Tuesday, November 11, 2014

A Cheap, Fun Project

Now that the boat is back in working condition and the topsides are squared away, it's time to turn my attention down below.  The interior was never in bad shape, but it needed a little updating.  The woodstove has been gone since I've owned the boat but I never bothered to patch up the hole in the bulkhead and the steel heat shield that was leftover.  It just looked a bit crappy and wanted to give the interior a more classic look.

The hole in the bulkhead had to be fixed but there weren't that many options that didn't require ripping the entire bulkhead out and replacing with a new one.  After a bunch of googling, I realized that I could simply cover the bulkhead and discovered that beadboard is commonly used in classic wooden yachts.  There were two options, beadboard plywood or real beadboard.  I've never been a huge fan of beadboard plywood and decided that it would be a bit of a pain to cut out and fit a big piece of plywood with lots of crazy angles and curves.

I found some solid pine beadboard at the local hardware store and decided to give it a try. I started in the center of the boat where the bulkhead meets the door to the head.  Using this as the 'straight' line, I measured the length with a tape measure and simply cut the board to fit it.  The boards are only 3/8" thick so it was easy to cut with a Japanese pull saw. Then it was just a matter of cutting the next one at an angle slightly shorter and generally following the contour of the headliner.  I ended up at the chainplate on the outboard edge of the bulkhead.  It didn't have to be perfect because the edges will be covered with a mahogany trim strip.

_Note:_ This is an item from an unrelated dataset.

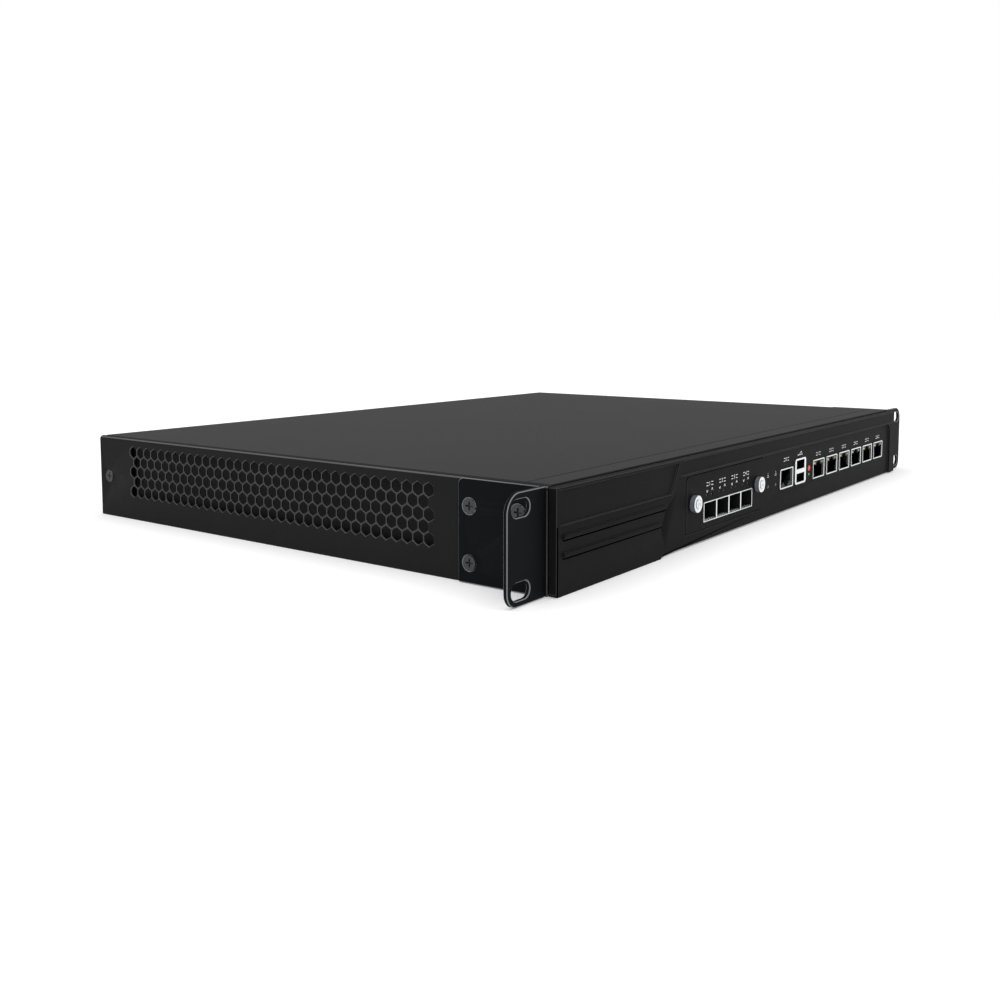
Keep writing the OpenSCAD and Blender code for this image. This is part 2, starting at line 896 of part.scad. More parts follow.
// Network module that slides out of the front
module module_faceplate() {
    through = module_plate_t + 2 * past;
    color("dimgray") difference() {
        union() {
            along_y(port_y, module_plate_t) module_outline(0, 0);
            for (s = [-1, 1]) {
                translate([cage_x + s * 31, 0, card_z]) slab([-1.5, card_y, 0], [1.5, card_y + 7, 3]);
            }
        }
        along_y(port_y - past, through) translate([cage_x, card_z + cage_h / 2])
            square([cage_w + gap, cage_h + gap], center = true);
        for (i = [0:3]) {
            for (s = [-1, 1]) {
                rod_y(port_x(i) + s * sfp_led_step, port_y - past, sfp_led_z, sfp_led_d, through);
            }
        }
        for (x = knob_x) {
            rod_y(x, port_y - past, knob_z, 2 * ferrule_r, through);
        }
    }
}

module module_card() {
    z = card_z - board_t;
    y1 = module_l - tongue_l;
    color("darkgreen") translate([cage_x, card_y, 0]) {
        slab([-card_w / 2, gap, z], [card_w / 2, y1, card_z]);
        slab([-tongue_w / 2, y1, z], [tongue_w / 2, module_l, card_z]);
        slab([-switch_chip[0], switch_chip[1], card_z],
            [switch_chip[0], switch_chip[2], card_z + switch_chip_h]);
        for (x = [-24, 24]) {
            translate([x, 120, card_z]) cylinder(d = 8, h = 8);
        }
    }
}

module sfp_cage() {
    y0 = port_y - cage_out;
    color("silver") difference() {
        slab([cage_x - cage_w / 2, y0, card_z], [cage_x + cage_w / 2, y0 + cage_l, card_z + cage_h]);
        for (i = [0:3]) {
            slab([port_x(i) - sfp_pitch / 2 + cage_t, y0 - past, card_z + cage_t],
                [port_x(i) + sfp_pitch / 2 - cage_t, y0 + cage_l - 1, card_z + cage_h - cage_t]);
        }
    }
}

module sfp_connectors() {
    color("black") for (i = [0:3]) {
        slab([port_x(i) - 5, port_y + 36, card_z + cage_t], [port_x(i) + 5, port_y + 46, card_z + 5.4]);
    }
}

module module_heatsink() {
    z = card_z + switch_chip_h;
    half = switch_chip[0] + sink_over;
    y0 = switch_chip[1] - sink_over;
    y1 = switch_chip[2] + sink_over;
    color("silver") translate([cage_x, card_y, 0]) {
        slab([-half, y0, z], [half, y1, z + 3]);
        for (i = [-6:6]) {
            slab([i * 3.2 - 0.5, y0, z + 3], [i * 3.2 + 0.5, y1, z + 14]);
        }
    }
}

// Captive thumbscrews: a ferrule in the faceplate, a spring, a washer and the screw
module thumbscrew_ferrules() {
    color("silver") for (x = knob_x) {
        difference() {
            rod_y(x, ferrule_y, knob_z, 2 * ferrule_r, module_plate_t + 0.5);
            rod_y(x, ferrule_y - past, knob_z, 2 * (m3_r + fit), module_plate_t + 2);
        }
    }
}

module thumbscrew_spring(x) {
    l = (spring_coils - 1) * spring_pitch;
    y1 = ferrule_y - 0.1 - wire_r;
    color("silver") {
        for (i = [0:spring_coils - 1]) {
            translate([x, y1 - i * spring_pitch, knob_z]) rotate([90, 0, 0]) ring(spring_r, wire_r);
        }
        for (s = [-1, 1]) {
            rod_y(x + s * spring_r, y1 - l, knob_z, 1.5 * wire_r, l);
        }
    }
}

module thumbscrew_washer(x) {
    color("silver") difference() {
        rod_y(x, seat_y + fit, knob_z, 5.4, washer_t);
        rod_y(x, seat_y - past, knob_z, 2 * (m3_r + fit), 2);
    }
}

// A short barrel with a ring and a cross sunk in its face, hollow at the back around the spring
module thumbscrew(x) {
    color("silver") difference() {
        union() {
            rod_y(x, head_y, knob_z, knob_d, head_t);
            rod_y(x, seat_y, knob_z, skirt_d, port_y - gap - seat_y);
        }
        rod_y(x, seat_y, knob_z, skirt_bore, 5);
        difference() {
            rod_y(x, head_y - past, knob_z, 5.6, past + 0.3);
            rod_y(x, head_y - 2 * past, knob_z, 4, 4 * past);
        }
        for (a = [0, 90]) {
            translate([x, head_y, knob_z]) rotate([0, a, 0]) slab([-1.5, -past, -0.35], [1.5, 0.6, 0.35]);
        }
    }
    color("silver") rod_y(x, seat_y, knob_z, 2 * m3_r, wall_y + boss_l - seat_y);
}

// Power supply
module power_supply_case() {
    z1 = sheet_t + psu_h;
    color("silver") difference() {
        slab([psu_lo[0], psu_lo[1], sheet_t], [psu_hi[0], psu_hi[1], z1]);
        slab([psu_lo[0] + 1, psu_lo[1] + 1, sheet_t + 1], [psu_hi[0] - 1, psu_hi[1] + past, z1 - 1]);
        for (i = [0:9]) {
            y = psu_lo[1] + 12 + i * 7;
            slab([psu_lo[0] - past, y, 10], [psu_lo[0] + 2, y + 3, 32]);
        }
        slab([header_x[0], psu_lo[1] - past, 24], [header_x[1], psu_lo[1] + 2, 30]);
    }
}

module power_supply_board() {
    z = sheet_t + 5;
    color("darkgreen") {
        slab([psu_lo[0] + 2, psu_lo[1] + 2, z], [psu_hi[0] - 2, psu_hi[1] - 26, z + board_t]);
        for (p = [[-40, -30], [36, -34]]) {
            slab([psu_lo[0] + 55 + p[0] - 9, psu_lo[1] + 46 + p[1] - 9, z + board_t],
                [psu_lo[0] + 55 + p[0] + 9, psu_lo[1] + 46 + p[1] + 9, z + 24]);
        }
        for (i = [0:2]) {
            translate([psu_lo[0] + 20 + i * 20, psu_lo[1] + 46, z + board_t]) cylinder(d = 14, h = 24);
        }
        for (x = [psu_lo[0] + 6, psu_hi[0] - 6]) {
            for (y = [psu_lo[1] + 6, psu_lo[1] + 60]) {
                translate([x, y, sheet_t + 1]) cylinder(d = 4, h = 4);
            }
        }
    }
}

// Places for the three pins, seen from the front of the case
module at_inlet_pins(y) {
    for (p = [[-7, -2], [0, 2], [7, -2]]) {
        translate([inlet_x + p[0], y, inlet_z + p[1]]) children();
    }
}

module ac_inlet() {
    flange = [25, 12];
    color("black") difference() {
        union() {
            along_y(back_y, inlet_flange_t) translate([inlet_x, inlet_z])
                plate(-flange, flange, [5, 5, 5, 5]);
            along_y(back_y - 22, 22) translate([inlet_x, inlet_z]) square(inlet_body, center = true);
        }
        along_y(back_y - 16, 19) translate([inlet_x, inlet_z])
            polygon([[-12.3, -8.3], [12.3, -8.3], [12.3, 4.6], [8.6, 8.3], [-8.6, 8.3], [-12.3, 4.6]]);
        for (s = [-1, 1]) {
            rod_y(inlet_x + s * inlet_hole_x, back_y - 1, inlet_z, 3.1, 4);
        }
        at_inlet_pins(back_y - 23) slab([-1, 0, -2], [1, 8, 2]);
    }
}

module inlet_pins() {
    color("silver") at_inlet_pins(back_y - 26) slab([-1, 0, -2], [1, 25, 2]);
}

module switch_frame() {
    flange = rocker_body / 2 + [1, 0.9];
    color("black") translate([rocker_x, 0, inlet_z]) difference() {
        union() {
            along_y(back_y, 1.4) plate(-flange, flange, [1, 1, 1, 1]);
            along_y(back_y - 14, 14) square(rocker_body, center = true);
        }
        along_y(back_y - 9, 12) square([10.4, 16.4], center = true);
        translate([0, rocker_y, 0]) rotate([0, 90, 0]) cylinder(d = pivot_d + 2 * fit, h = 12, center = true);
    }
}

// Rocker on its pivot, tipped to one side
module switch_rocker() {
    color("black") translate([rocker_x, rocker_y, inlet_z]) rotate([rocker_tilt, 0, 0]) {
        rotate([0, 90, 0]) cylinder(d = pivot_d, h = 11.6, center = true);
        difference() {
            along_x(-5, 10) intersection() {
                translate([-22, 0]) circle(26.5, $fn = 96);
                translate([-3, -7.4]) square([9, 14.8]);
            }
            along_x(-6, 12) translate([25.4, 0]) circle(22.6, $fn = 96);
        }
    }
}

// Fans
module fan_frame(x) {
    color("black") translate([x, fan_y, fan_z]) difference() {
        slab([-fan / 2, 0, -fan / 2], [fan / 2, fan_t, fan / 2]);
        rod_y(0, 4, 0, fan_bore, fan_t);
        difference() {
            rod_y(0, -past, 0, fan_bore, 5);
            rod_y(0, -2 * past, 0, fan_hub_d, 6);
            for (a = [0:90:270]) {
                rotate([0, a, 0]) slab([0, -2 * past, -1.4], [fan / 2, 4, 1.4]);
            }
        }
        for (sx = [-1, 1]) {
            for (sz = [-1, 1]) {
                rod_y(sx * fan_hole, -past, sz * fan_hole, 3.4, fan_t + 2 * past);
            }
        }
        rod_y(0, -past, 0, fan_shaft_d + 2 * fit, 5);
    }
}

module fan_rotor(x) {
    color("black") translate([x, fan_y, fan_z]) {
        rod_y(0, 1, 0, fan_shaft_d, 4);
        rod_y(0, 4.4, 0, fan_hub_d, fan_t - 5.4);
        for (i = [0:blades - 1]) {
            rotate([0, i * 360 / blades, 0]) translate([fan_hub_d / 2 - gap, 11.5, 0]) rotate([38, 0, 0])
                slab([0, -7, -0.5], [7.6, 7, 0.5]);
        }
    }
}

module ground_stud() {
    color("goldenrod") {
        rod_y(stud_x, back_y - 5, stud_z, stud_d, 5 + stud_out);
        for (y = [back_y - sheet_t - nut_h, back_y]) {
            translate([stud_x, y, stud_z]) rotate([-90, 0, 0]) difference() {
                cylinder(r = hex_r(7), h = nut_h, $fn = 6);
                translate([0, 0, -past]) cylinder(d = stud_d, h = nut_h + 2 * past);
            }
        }
    }
}

module power_leads() {
    color("gold") for (i = [0:5]) {
        rod_y(lead_x + i * lead_step, header_y[1], lead_z, 1.8, psu_lo[1] + 1 - header_y[1]);
    }
    color("white") slab([header_x[0] + 1, header_y[0], board_z + header_h],
        [header_x[1] - 1, header_y[1], lead_z + 3]);
}

chassis_floor();
left_side_panel();
right_side_panel();
top_cover();
front_top_rail();
front_wall();
front_bezel();
rear_panel();
left_rack_ear();
right_rack_ear();
case_screws();
lan_jack(0);  // lan_jack_1
lan_jack(1);  // lan_jack_2
lan_jack(2);  // lan_jack_3
lan_jack(3);  // lan_jack_4
lan_jack(4);  // lan_jack_5
lan_jack(5);  // lan_jack_6
console_jack();
usb_shell();
usb_tongues();
reset_button();
reset_spring();
reset_switch();
light_pipes();
motherboard();
board_standoffs();
board_screws();
processor();
processor_heatsink();
memory_modules();
memory_sockets();
storage_card();
coin_cell();
backplane_board();
module_socket();
module_guides();
module_faceplate();
module_card();
sfp_cage();
sfp_connectors();
module_heatsink();
thumbscrew_ferrules();
thumbscrew_spring(knob_x[0]);  // left_thumbscrew_spring
thumbscrew_spring(knob_x[1]);  // right_thumbscrew_spring
thumbscrew_washer(knob_x[0]);  // left_thumbscrew_washer
thumbscrew_washer(knob_x[1]);  // right_thumbscrew_washer
thumbscrew(knob_x[0]);  // left_thumbscrew
thumbscrew(knob_x[1]);  // right_thumbscrew
power_supply_case();
power_supply_board();
ac_inlet();
inlet_pins();
switch_frame();
switch_rocker();
fan_frame(fan_x[0]);  // left_fan_frame
fan_rotor(fan_x[0]);  // left_fan_rotor
fan_frame(fan_x[1]);  // right_fan_frame
fan_rotor(fan_x[1]);  // right_fan_rotor
ground_stud();
power_leads();
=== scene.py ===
import json
import math
import random

import bmesh
import bpy
from mathutils import Matrix, Vector


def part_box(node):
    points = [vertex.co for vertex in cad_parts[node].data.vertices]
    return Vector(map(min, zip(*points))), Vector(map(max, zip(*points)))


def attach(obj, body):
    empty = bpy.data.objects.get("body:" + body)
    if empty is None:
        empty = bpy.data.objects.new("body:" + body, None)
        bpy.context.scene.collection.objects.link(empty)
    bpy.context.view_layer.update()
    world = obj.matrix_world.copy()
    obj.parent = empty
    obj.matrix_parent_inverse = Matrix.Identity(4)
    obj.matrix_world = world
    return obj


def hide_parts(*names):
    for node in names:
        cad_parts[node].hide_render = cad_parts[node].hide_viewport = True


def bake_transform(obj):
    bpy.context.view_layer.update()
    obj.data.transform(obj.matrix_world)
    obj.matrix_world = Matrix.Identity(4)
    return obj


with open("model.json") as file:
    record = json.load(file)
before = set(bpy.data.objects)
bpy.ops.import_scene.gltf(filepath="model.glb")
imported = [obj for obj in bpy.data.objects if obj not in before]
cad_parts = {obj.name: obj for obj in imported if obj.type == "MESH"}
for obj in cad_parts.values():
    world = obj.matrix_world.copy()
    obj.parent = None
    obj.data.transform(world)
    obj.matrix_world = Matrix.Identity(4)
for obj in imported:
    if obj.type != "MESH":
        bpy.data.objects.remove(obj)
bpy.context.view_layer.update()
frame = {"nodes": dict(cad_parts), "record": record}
MM = 0.001
CASE = "case"
MODULE = "network_module"
rng = random.Random(7)

# Sockets of the Mix node when it mixes colours
COLOR_A, COLOR_B, COLOR_OUT = 6, 7, 2
PAD_COLOR = (0.55, 0.42, 0.16, 1)
BRICK_SCALE = 180.0
PAD_SCALE = 260.0

# How CAD nodes are cleaned and their edges broken
WELD = 1e-6
FLAT_ANGLE = math.radians(0.6)
BEVEL_ANGLE = math.radians(28)
SHARP_ANGLE = math.radians(16)
SHORTEST_EDGE = 0.3 * MM

# Light and camera
SKY_LIGHT = 0.55
SKY_SEEN = 1.0
SUN_SPREAD = math.radians(100)
SUN_POWER = 1.9
SUN_TILT = (math.radians(8), math.radians(-10), 0)
FLOOR_HALF = 30.0
FLOOR_GLOW = 0.2
LENS = 38.52
SENSOR = 36.0
SHIFT_Y = -0.0909
CAMERA_X, CAMERA_BEFORE_EAR, CAMERA_Z = -0.5553, 0.2312, 0.1091
CAMERA_TURN = math.radians(53.25)
CAMERA_TILT = math.radians(-4.89)


# ---------------------------------------------------------------- materials
def node_tree(name):
    mat = bpy.data.materials.new(name)
    mat.use_nodes = True
    tree = mat.node_tree
    return mat, tree, tree.nodes["Principled BSDF"]


def add(tree, kind, **values):
    node = tree.nodes.new(kind)
    for key, value in values.items():
        if key in node.inputs:
            node.inputs[key].default_value = value
        else:
            setattr(node, key, value)
    return node


def shade(color, factor):
    return tuple(min(1.0, c * factor) for c in color) + (1.0,)


def object_coords(tree, stretch=(1, 1, 1)):
    coords = add(tree, "ShaderNodeTexCoord")
    mapping = add(tree, "ShaderNodeMapping")
    mapping.inputs["Scale"].default_value = stretch
    tree.links.new(coords.outputs["Object"], mapping.inputs["Vector"])
    return mapping.outputs["Vector"]


def noise(tree, coords, scale, detail=3.0):
    node = add(tree, "ShaderNodeTexNoise", Scale=scale, Detail=detail)
    tree.links.new(coords, node.inputs["Vector"])
    return node.outputs["Fac"]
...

I really wanted to keep this project cheap because it's entirely cosmetic.  The total cost of the beadboard for both sides of the bulkhead was just $28, but I didn't really have a large supply of wood suitable for trim (ie. mahogany/sapele).  I considered going over to the sawmill to see what I could find, but realized that the old partially rotten cockpit coaming boards that I replaced were sitting on top of my woodpile holding down a tarp and might have some decent wood left in them. 

I cut a chunk out of it and ran it through the thickness planer and found that the wood was still in good shape once I planed off the front and back surfaces.  Excellent, free Honduras mahogany!  I proceeded to plane down the rest of the coamings and then cut out a bunch of 1 inch strips for the trim.

Some of the trim that ran along the cabin headliner needed to be curved so taped up a paper template in the cabin and trimmed it so it fit perfectly along the curves of the headliner.  Then I traced the pattern on a wide piece of the planed mahogany (I planed the old coamings to 3/8") and cut it out with a jig saw.  I took a rasp and rounded over one of the exposed edges and took it back over to the boat for a test fitting.  I was pleased to find that everything fit pretty darn well and I would only need to make some minor adjustments to have a perfect fit.

To finish up, I took all the cut beadboard and gave the front and back a coat of acrylic latex semi-gloss interior paint.  I wanted semi-gloss so it could be easily wiped down, but didn't feel it necessary to spend much money on marine paint.  House paint would do just fine for this since it won't be exposed to anything other than humid conditions.  

I ran out of weekend to get everything re installed, but I'm hoping I'll find some time this week.  My plan is to use some liquid nails on the beadboard backing along with some screws to get it fixed in place. Then I'll put some more paint on before getting the trim installed.


  1. Hi Matt. When reading how you were debating between plywood and solid wood was reminded of something I read in Don Casey's book This Old Boat (paraphrased):
    Why plywood?..plywood is just as common on multi-million dollar yachts whose owners can easily afford the best. It is widely used because it has advantages over solid wood. One advantage is strength..A second advantage is its stability. Wood is hydroscopic meaning it readily takes on and gives up moisture, causing the wood to expand and contract subsequently contracting, checking, cracking and warping.. Moisture content affects the diameter of the wood cells but has little effect on their length, meaning that wood tends to swell in width, not length. Because of this, the cross-grained configuration of plywood makes it much less susceptible to warping etc over solid wood.
    Perhaps you already read this but just in case you haven't...

    1. I have read that passage, but what Don fails to distinguish between is the difference between local home center exterior grade plywood and marine grade plywood (which is what is used on those multi-million dollar yachts). Marine grade plywood generally uses more laminations, uses a different strand orientation than local exterior grade, uses better waterproof glue, and is made with far few voids in the laminates. It is also more expensive than solid wood in some cases. I built my rudder with marine grade plywood and a single sheet cost $200. The bead board plywood in local home centers is not good quality and likely won't even be laminated with waterproof glue so without sealing it really well, it will warp and swell up fast (ask me how I know). That wasn't the show stopper though, the thing that finally swayed me toward solid wood was that it was easier to cut and fit than transferring the curve onto a big sheet of plywood and then wrestling the whole thing into place. With solid wood you need to take into account the wood's movement and if you do so, it won't be any problem. Plywood has only been around for 100 years or so, but we've been making wood boats for a lot longer than that.